-- Start of Input records --

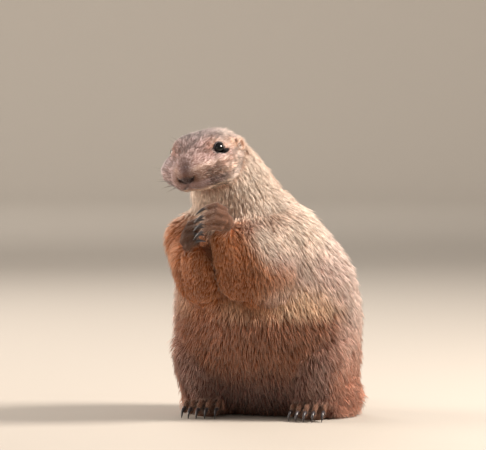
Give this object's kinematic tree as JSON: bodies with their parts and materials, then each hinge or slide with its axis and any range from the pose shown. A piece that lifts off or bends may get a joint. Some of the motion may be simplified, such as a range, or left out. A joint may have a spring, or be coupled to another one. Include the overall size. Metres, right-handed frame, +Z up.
{
  "type": "prairie dog",
  "caption": "Still life-size model of a black-tailed prairie dog sitting up on its haunches, head turned, forepaws held below the mouth.",
  "frame": {"origin": "on the floor, at the middle of the box that the whole animal fills", "axes": "+Z up, -Y the way the hips and feet face, +X the animal's own left, +Y towards the tail"},
  "size_m": [0.15, 0.238, 0.2278],
  "materials": {
    "back": "short pale cinnamon fur of the back, flanks and thighs, each hair tipped with cream",
    "belly": "warm tan-brown fur of the belly and arms, finer and flatter than on the back",
    "face": "very short grey-brown face fur with a pale cheek and a grey nose",
    "paw": "thinly haired grey-brown skin of the paws and feet",
    "claw": "dark charcoal horn with a dull sheen",
    "eye": "wet, nearly black eye with a sharp highlight",
    "tail_tip": "blackish fur of the last third of the tail"
  },
  "bodies": {
    "root": {"head": "face", "neck": "back", "chest": "back", "abdomen": "back", "upper_arm_left": "belly", "forearm_left": "belly", "forepaw_left": "paw", "finger_claw_left_1": "claw", "finger_claw_left_2": "claw", "finger_claw_left_3": "claw", "finger_claw_left_4": "claw", "thigh_left": "back", "hind_foot_left": "paw", "toe_claw_left_1": "claw", "toe_claw_left_2": "claw", "toe_claw_left_3": "claw", "toe_claw_left_4": "claw", "toe_claw_left_5": "claw", "eye_left": "eye", "ear_left": "face", "upper_arm_right": "belly", "forearm_right": "belly", "forepaw_right": "paw", "finger_claw_right_1": "claw", "finger_claw_right_2": "claw", "finger_claw_right_3": "claw", "finger_claw_right_4": "claw", "thigh_right": "back", "hind_foot_right": "paw", "toe_claw_right_1": "claw", "toe_claw_right_2": "claw", "toe_claw_right_3": "claw", "toe_claw_right_4": "claw", "toe_claw_right_5": "claw", "eye_right": "eye", "ear_right": "face", "tail": "back", "tail_tip": "tail_tip"}
  },
  "joints": []
}
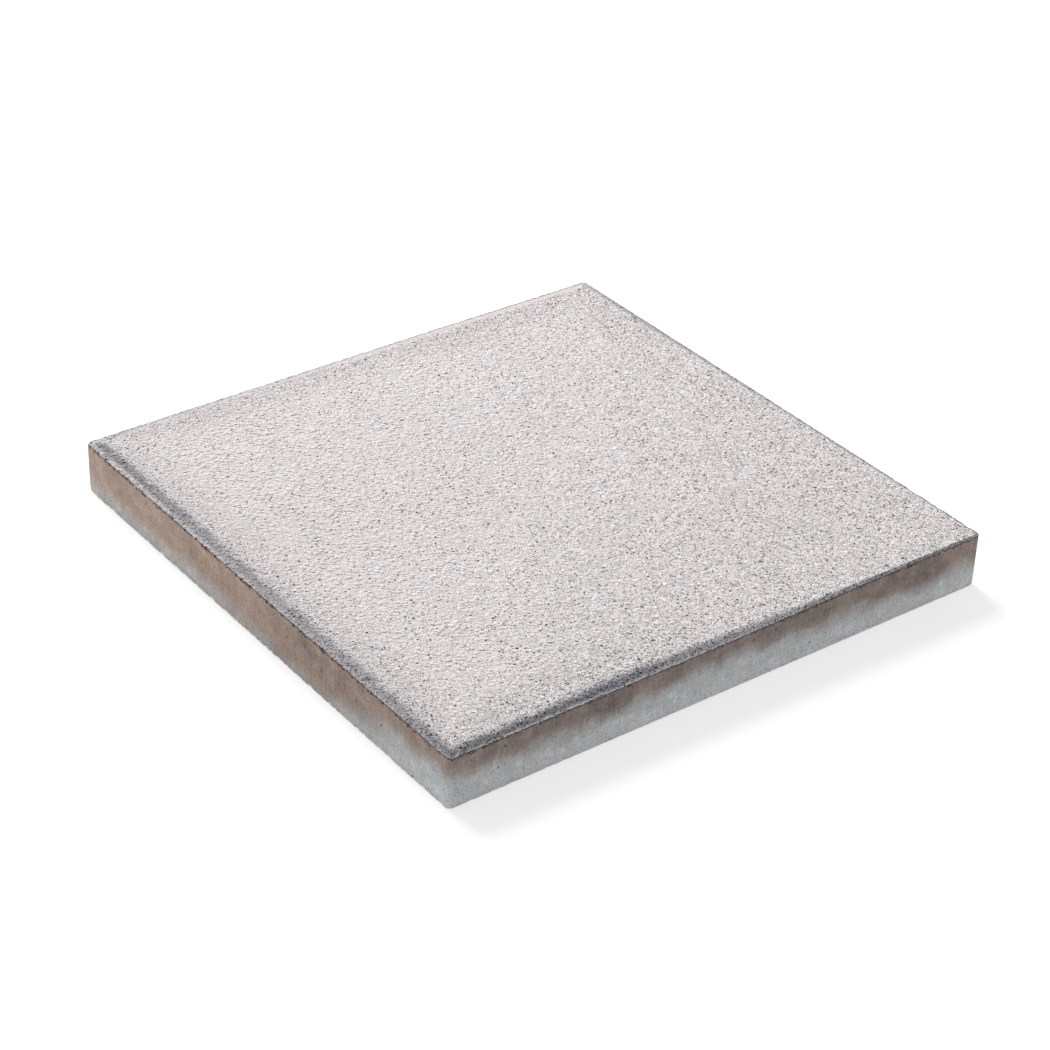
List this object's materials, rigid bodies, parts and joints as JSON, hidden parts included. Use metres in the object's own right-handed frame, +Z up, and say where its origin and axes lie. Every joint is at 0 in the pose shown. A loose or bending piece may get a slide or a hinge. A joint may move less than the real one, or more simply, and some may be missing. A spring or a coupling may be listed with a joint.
{
  "type": "concrete paving slab",
  "caption": "Square cast concrete paving slab with a shallow bevel and a narrow land round the walked-on face, for laying flat as outdoor paving.",
  "frame": {"origin": "middle of the flat underside", "axes": "+Z up out of the walked-on face, +X and +Y square to the sides; -Y is the left-front side in the picture and +X the right-front side"},
  "size_m": [0.4, 0.4, 0.038],
  "materials": {
    "concrete": "fine sandy cast concrete, pale warm grey on top, browner down the sides"
  },
  "bodies": {
    "root": {"paving_slab": "concrete"}
  },
  "joints": []
}
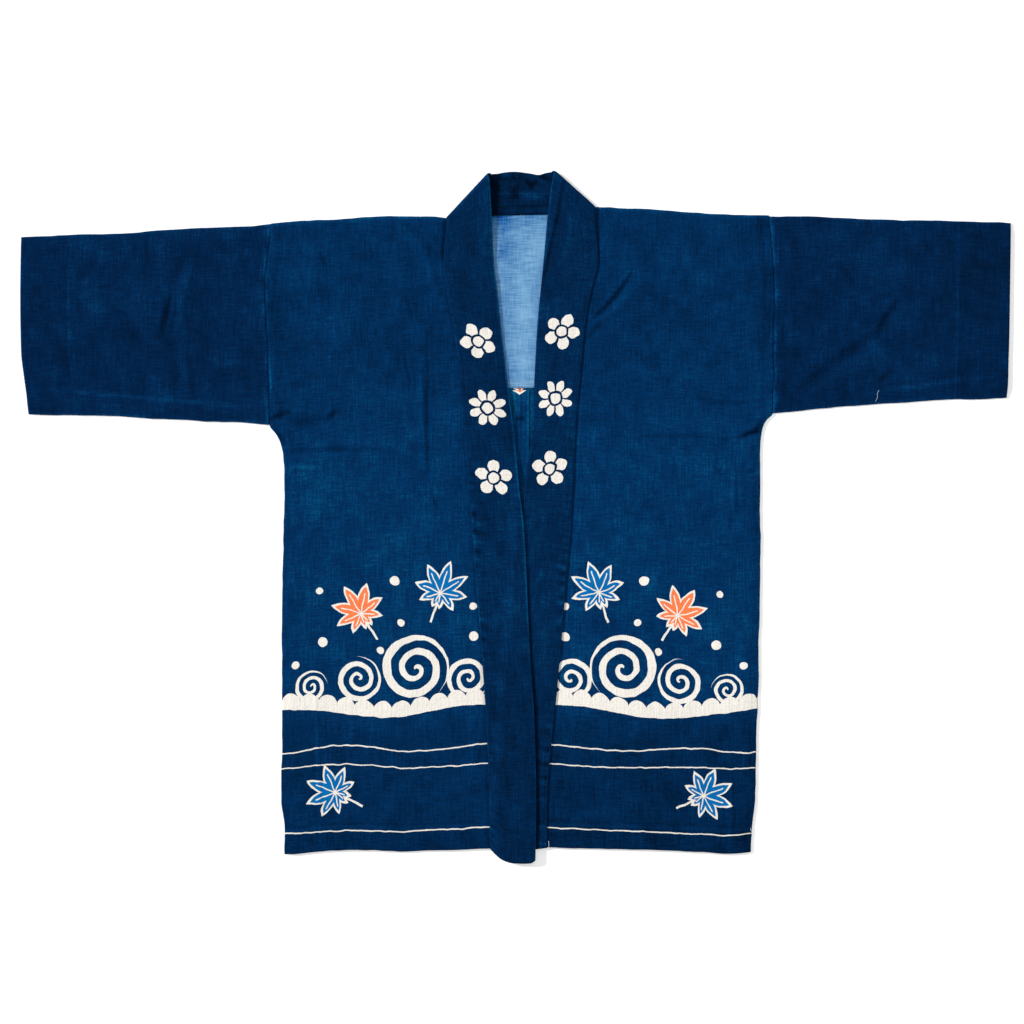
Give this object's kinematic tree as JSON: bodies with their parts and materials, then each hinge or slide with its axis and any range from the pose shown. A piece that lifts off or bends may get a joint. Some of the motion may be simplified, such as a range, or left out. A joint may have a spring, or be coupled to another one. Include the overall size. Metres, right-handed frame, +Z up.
{
  "type": "happi coat",
  "caption": "Short straight-sleeved happi coat laid flat, front up: folded-over collar band, light shoulder lining at the neck, printed hem.",
  "frame": {"origin": "on the surface the coat lies on, in the middle of its footprint", "axes": "+X from the right cuff to the left cuff (the wearer's), +Y from hem to neck, +Z up out of the front"},
  "size_m": [1.2382, 0.8652, 0.0104],
  "materials": {
    "body_cloth": "indigo-dyed plain-weave cotton with slubs, matt, faded along seams; printed pattern above the hem",
    "sleeve_cloth": "the same indigo cotton, a little darker",
    "collar_cloth": "doubled indigo cotton, stiff, puckered along its seam",
    "lining_cloth": "light blue plain cotton, matt"
  },
  "bodies": {
    "root": {"back_right": "body_cloth", "front_right": "body_cloth", "sleeve_right": "sleeve_cloth", "back_left": "body_cloth", "front_left": "body_cloth", "sleeve_left": "sleeve_cloth", "collar": "collar_cloth", "shoulder_lining": "lining_cloth"}
  },
  "joints": []
}
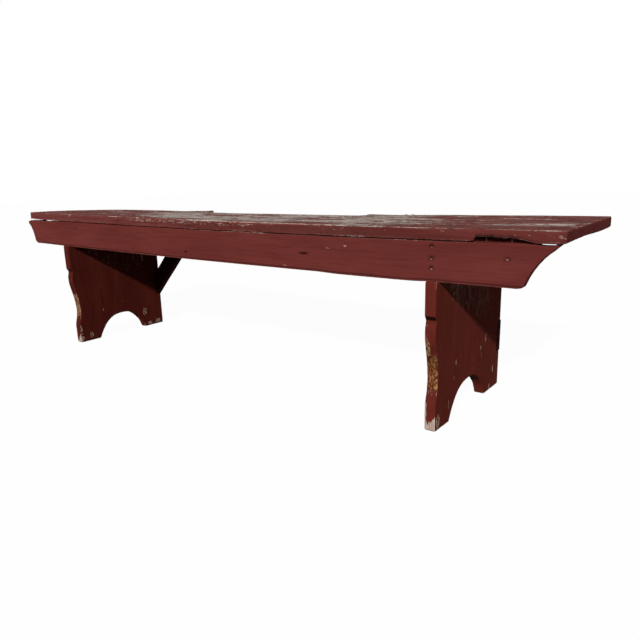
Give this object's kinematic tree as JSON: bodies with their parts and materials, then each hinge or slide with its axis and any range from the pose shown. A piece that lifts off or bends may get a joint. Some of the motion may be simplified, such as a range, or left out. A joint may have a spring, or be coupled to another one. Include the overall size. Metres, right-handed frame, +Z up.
{
  "type": "bucket bench",
  "caption": "Long low plank bench with a nailed front apron, sawn board legs with arched feet and shaped front edges, and slanting braces, in worn oxide-red paint.",
  "frame": {"origin": "on the floor, under the middle of the whole object's box", "axes": "+X along the seat, -Y towards the apron (the front), +Z up"},
  "size_m": [1.8356, 0.3944, 0.448],
  "materials": {
    "seat_wood": "weathered bare wood with streaks of worn red paint",
    "apron_paint": "thin worn oxide-red paint over wood",
    "leg_paint": "worn oxide-red paint, rubbed to bare wood along the front edge and at the foot",
    "brace_paint": "thin worn oxide-red paint over rough-sawn wood",
    "cut_nails": "rusted iron, some heads painted over"
  },
  "bodies": {
    "root": {"seat_board": "seat_wood", "front_apron": "apron_paint", "left_leg": "leg_paint", "right_leg": "leg_paint", "left_brace": "brace_paint", "right_brace": "brace_paint", "apron_nails_left": "cut_nails", "apron_nails_right": "cut_nails", "apron_stray_nail": "cut_nails", "brace_foot_nails_left": "cut_nails", "brace_foot_nails_right": "cut_nails", "brace_head_nails_left": "cut_nails", "brace_head_nails_right": "cut_nails", "seat_nails_front": "cut_nails", "seat_nails_left": "cut_nails", "seat_nails_right": "cut_nails"}
  },
  "joints": []
}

-- End of Input records --

◆ What the exercise asks
Go through the material above line by line and copy it exactly.

◆ Task answer
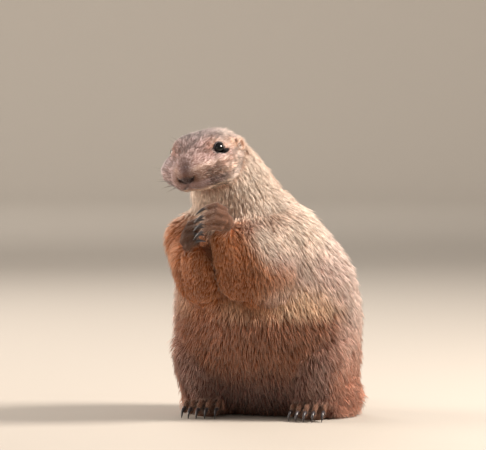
Give this object's kinematic tree as JSON: bodies with their parts and materials, then each hinge or slide with its axis and any range from the pose shown. A piece that lifts off or bends may get a joint. Some of the motion may be simplified, such as a range, or left out. A joint may have a spring, or be coupled to another one. Include the overall size. Metres, right-handed frame, +Z up.
{
  "type": "prairie dog",
  "caption": "Still life-size model of a black-tailed prairie dog sitting up on its haunches, head turned, forepaws held below the mouth.",
  "frame": {"origin": "on the floor, at the middle of the box that the whole animal fills", "axes": "+Z up, -Y the way the hips and feet face, +X the animal's own left, +Y towards the tail"},
  "size_m": [0.15, 0.238, 0.2278],
  "materials": {
    "back": "short pale cinnamon fur of the back, flanks and thighs, each hair tipped with cream",
    "belly": "warm tan-brown fur of the belly and arms, finer and flatter than on the back",
    "face": "very short grey-brown face fur with a pale cheek and a grey nose",
    "paw": "thinly haired grey-brown skin of the paws and feet",
    "claw": "dark charcoal horn with a dull sheen",
    "eye": "wet, nearly black eye with a sharp highlight",
    "tail_tip": "blackish fur of the last third of the tail"
  },
  "bodies": {
    "root": {"head": "face", "neck": "back", "chest": "back", "abdomen": "back", "upper_arm_left": "belly", "forearm_left": "belly", "forepaw_left": "paw", "finger_claw_left_1": "claw", "finger_claw_left_2": "claw", "finger_claw_left_3": "claw", "finger_claw_left_4": "claw", "thigh_left": "back", "hind_foot_left": "paw", "toe_claw_left_1": "claw", "toe_claw_left_2": "claw", "toe_claw_left_3": "claw", "toe_claw_left_4": "claw", "toe_claw_left_5": "claw", "eye_left": "eye", "ear_left": "face", "upper_arm_right": "belly", "forearm_right": "belly", "forepaw_right": "paw", "finger_claw_right_1": "claw", "finger_claw_right_2": "claw", "finger_claw_right_3": "claw", "finger_claw_right_4": "claw", "thigh_right": "back", "hind_foot_right": "paw", "toe_claw_right_1": "claw", "toe_claw_right_2": "claw", "toe_claw_right_3": "claw", "toe_claw_right_4": "claw", "toe_claw_right_5": "claw", "eye_right": "eye", "ear_right": "face", "tail": "back", "tail_tip": "tail_tip"}
  },
  "joints": []
}
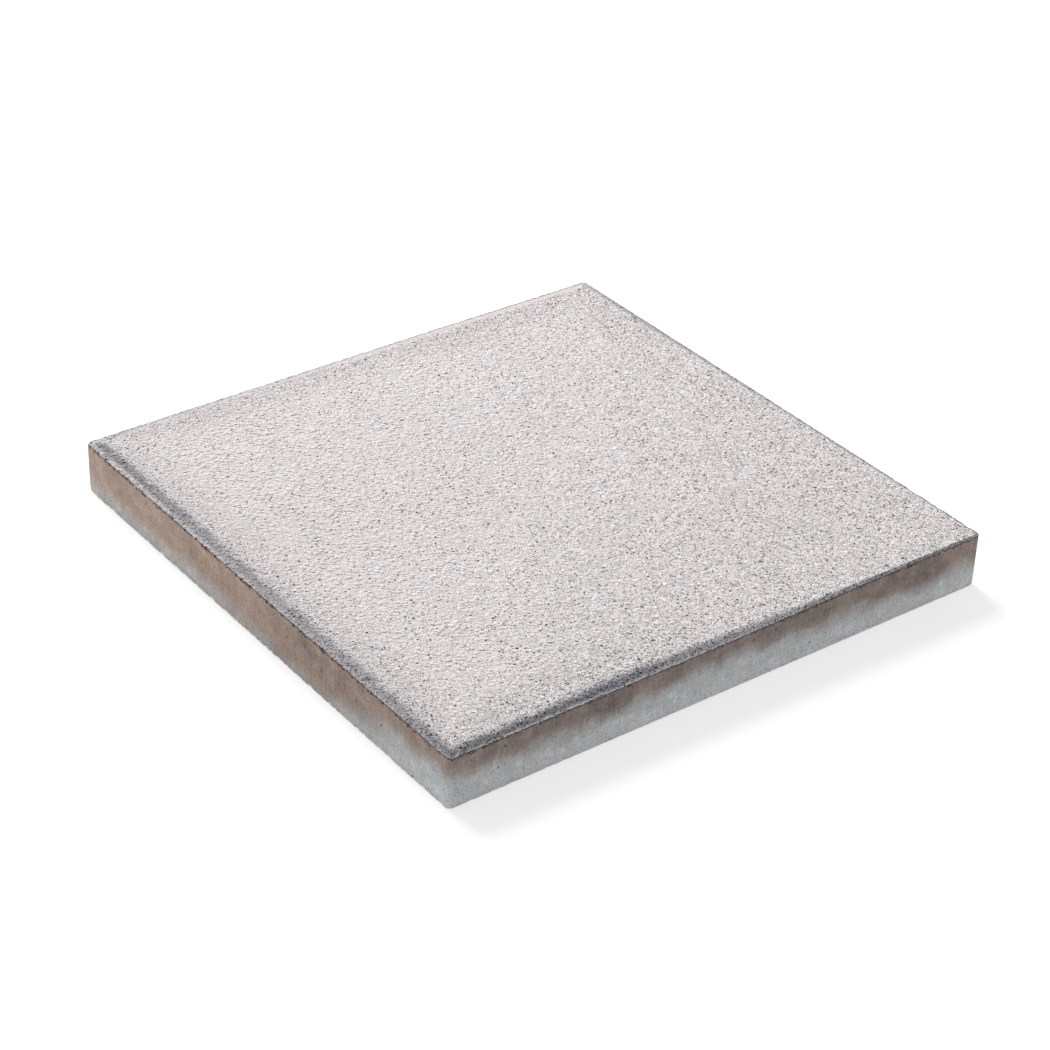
List this object's materials, rigid bodies, parts and joints as JSON, hidden parts included. Use metres in the object's own right-handed frame, +Z up, and say where its origin and axes lie. Every joint is at 0 in the pose shown. A loose or bending piece may get a slide or a hinge. A joint may move less than the real one, or more simply, and some may be missing. A spring or a coupling may be listed with a joint.
{
  "type": "concrete paving slab",
  "caption": "Square cast concrete paving slab with a shallow bevel and a narrow land round the walked-on face, for laying flat as outdoor paving.",
  "frame": {"origin": "middle of the flat underside", "axes": "+Z up out of the walked-on face, +X and +Y square to the sides; -Y is the left-front side in the picture and +X the right-front side"},
  "size_m": [0.4, 0.4, 0.038],
  "materials": {
    "concrete": "fine sandy cast concrete, pale warm grey on top, browner down the sides"
  },
  "bodies": {
    "root": {"paving_slab": "concrete"}
  },
  "joints": []
}
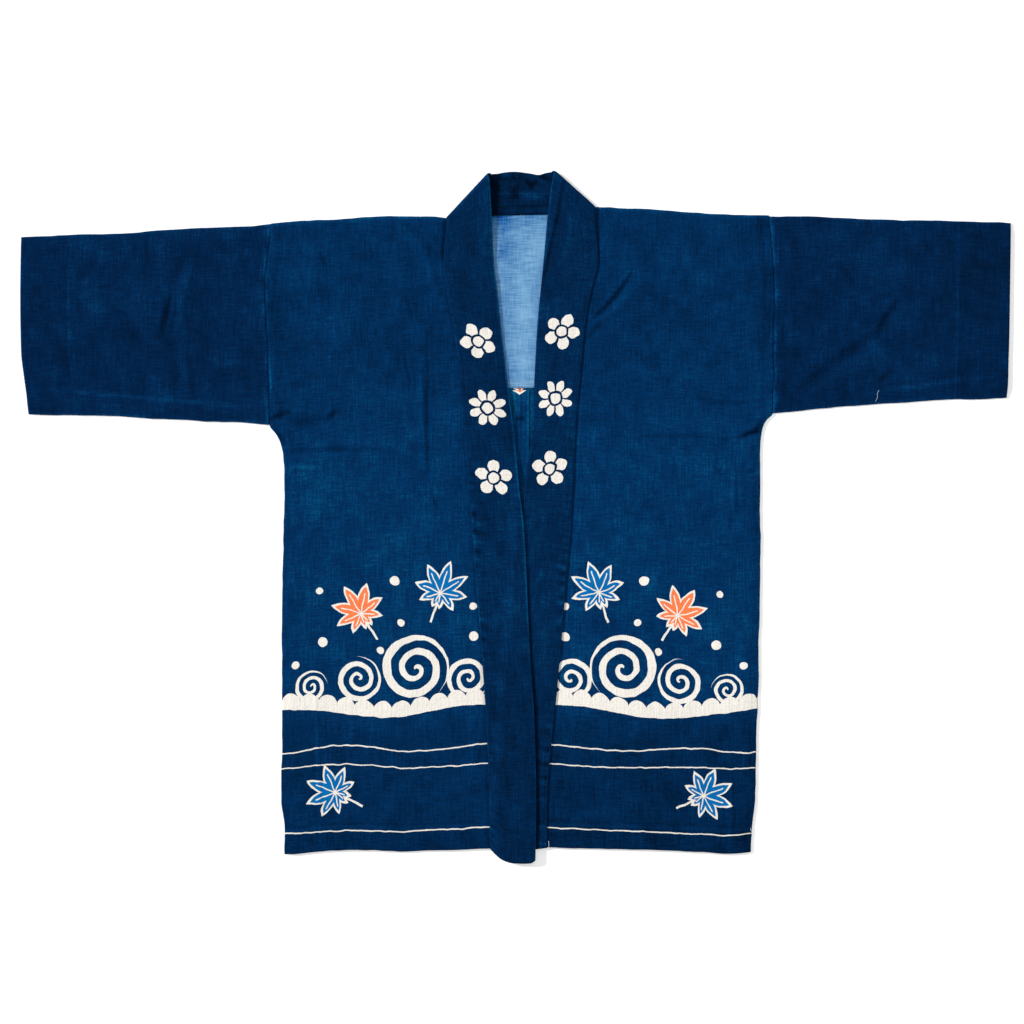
Give this object's kinematic tree as JSON: bodies with their parts and materials, then each hinge or slide with its axis and any range from the pose shown. A piece that lifts off or bends may get a joint. Some of the motion may be simplified, such as a range, or left out. A joint may have a spring, or be coupled to another one. Include the overall size. Metres, right-handed frame, +Z up.
{
  "type": "happi coat",
  "caption": "Short straight-sleeved happi coat laid flat, front up: folded-over collar band, light shoulder lining at the neck, printed hem.",
  "frame": {"origin": "on the surface the coat lies on, in the middle of its footprint", "axes": "+X from the right cuff to the left cuff (the wearer's), +Y from hem to neck, +Z up out of the front"},
  "size_m": [1.2382, 0.8652, 0.0104],
  "materials": {
    "body_cloth": "indigo-dyed plain-weave cotton with slubs, matt, faded along seams; printed pattern above the hem",
    "sleeve_cloth": "the same indigo cotton, a little darker",
    "collar_cloth": "doubled indigo cotton, stiff, puckered along its seam",
    "lining_cloth": "light blue plain cotton, matt"
  },
  "bodies": {
    "root": {"back_right": "body_cloth", "front_right": "body_cloth", "sleeve_right": "sleeve_cloth", "back_left": "body_cloth", "front_left": "body_cloth", "sleeve_left": "sleeve_cloth", "collar": "collar_cloth", "shoulder_lining": "lining_cloth"}
  },
  "joints": []
}
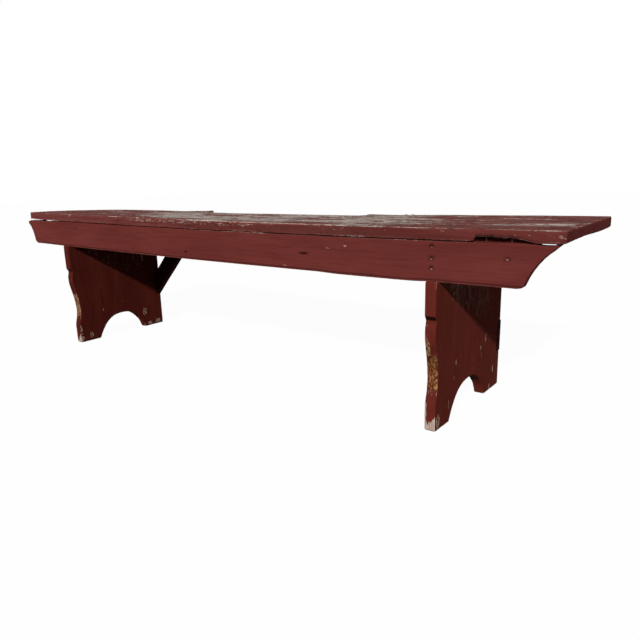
Give this object's kinematic tree as JSON: bodies with their parts and materials, then each hinge or slide with its axis and any range from the pose shown. A piece that lifts off or bends may get a joint. Some of the motion may be simplified, such as a range, or left out. A joint may have a spring, or be coupled to another one. Include the overall size. Metres, right-handed frame, +Z up.
{
  "type": "bucket bench",
  "caption": "Long low plank bench with a nailed front apron, sawn board legs with arched feet and shaped front edges, and slanting braces, in worn oxide-red paint.",
  "frame": {"origin": "on the floor, under the middle of the whole object's box", "axes": "+X along the seat, -Y towards the apron (the front), +Z up"},
  "size_m": [1.8356, 0.3944, 0.448],
  "materials": {
    "seat_wood": "weathered bare wood with streaks of worn red paint",
    "apron_paint": "thin worn oxide-red paint over wood",
    "leg_paint": "worn oxide-red paint, rubbed to bare wood along the front edge and at the foot",
    "brace_paint": "thin worn oxide-red paint over rough-sawn wood",
    "cut_nails": "rusted iron, some heads painted over"
  },
  "bodies": {
    "root": {"seat_board": "seat_wood", "front_apron": "apron_paint", "left_leg": "leg_paint", "right_leg": "leg_paint", "left_brace": "brace_paint", "right_brace": "brace_paint", "apron_nails_left": "cut_nails", "apron_nails_right": "cut_nails", "apron_stray_nail": "cut_nails", "brace_foot_nails_left": "cut_nails", "brace_foot_nails_right": "cut_nails", "brace_head_nails_left": "cut_nails", "brace_head_nails_right": "cut_nails", "seat_nails_front": "cut_nails", "seat_nails_left": "cut_nails", "seat_nails_right": "cut_nails"}
  },
  "joints": []
}